この音に対するレンズは、音響レンズと呼ばれ、陸上ではサファイア製のレンズが作製されており超音波顕微鏡注1)などに用いられている。海中においても、音響レンズを用いて海中の映像を得る研究がなされているが、まだ、実用化はされていない。研究の例としては、米国スクリプス研究所のバッキンガム、ポッター、エピファニオらによってパラボラ反射板の焦点に水中マイクロホンをつけたADONISと呼ばれる音響レンズが設計され、動きの素早いシャチなどの映像を捉えることに成功したとの報告がなされている。
(3) 今後の展望
今後も、海中のより鮮明でリアルタイム画像の伝送をめざして海中で得た画像の精度や取得時間の短縮などの向上が望まれる。
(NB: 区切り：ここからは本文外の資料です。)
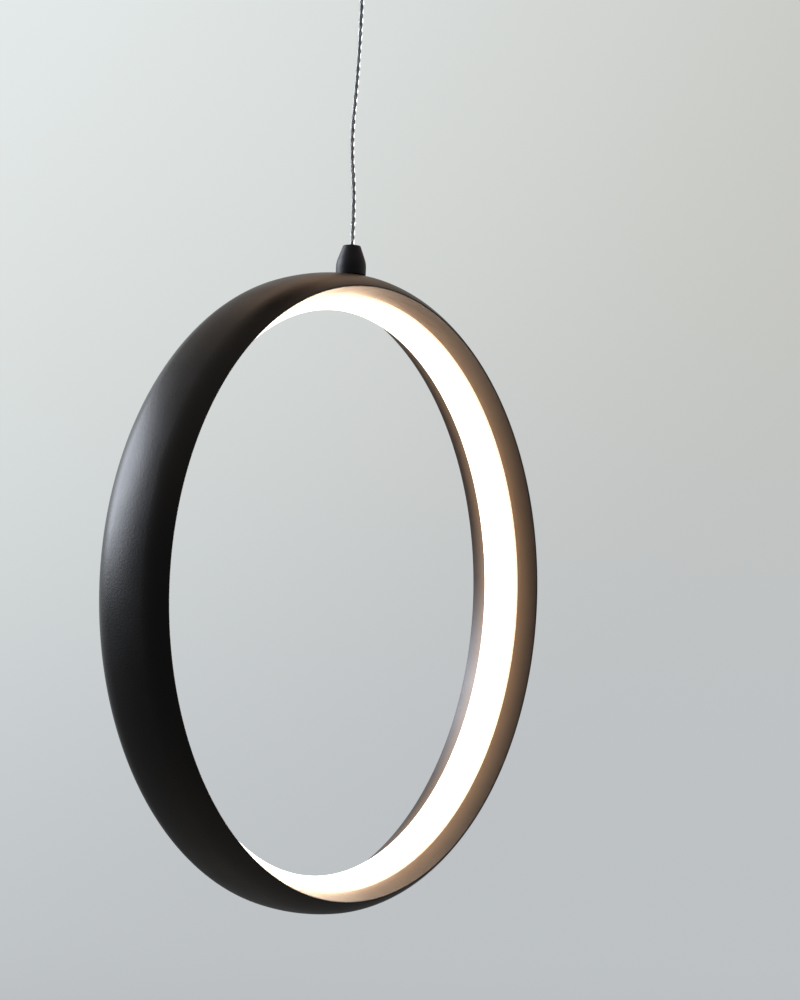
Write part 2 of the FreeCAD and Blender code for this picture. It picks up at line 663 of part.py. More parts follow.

また、音響レンズが実用化され、小型の精密アレイが可能となれば光に対するカメラと同様な音響カメラが可能と考えられる。一方で、取得した画像の利用という観点からの展開も期待される。例えば、海洋科学技術センターでは「しんかい6500」で得られた画像を画像データベースとしてインターネット上で公開しており、通常では見ることのできない深海の状況を垣間見ることが出来るようになっている。このような公開データベースにより家庭や学校に居ながらにして海とのつながりをもつことが可能となる。また、陸上でのバーチャルリアリティ技術の発展とその海中画像との融合により、海中での擬似生活などができるようになる可能性も考えられる。
[参考文献]
・情報処理学会編「新版 情報処理ハンドブック」(1995).
・「マグロウヒル科学技術大辞典 第3版」日刊工業新聞社(1996).
・谷内田正彦編「コンピュータビジョン」丸善(1999).
・越智寛、“水中通信・データ通信”、日本造船学会誌 823、37(1998).
・浦環、高川真一編著「海中ロボット」成山堂(1997).
・M.J.バッキンガム、J.R.ポッター、C.L.エピファニオ、日経サイエンス、4月号、38(1996).
注)1細く絞った数百MHz以上の超音波ビームを資料に2次元に走査しながら照射し、透過波または反射波を解析することにより資料の弾性率を反映した像が得られる。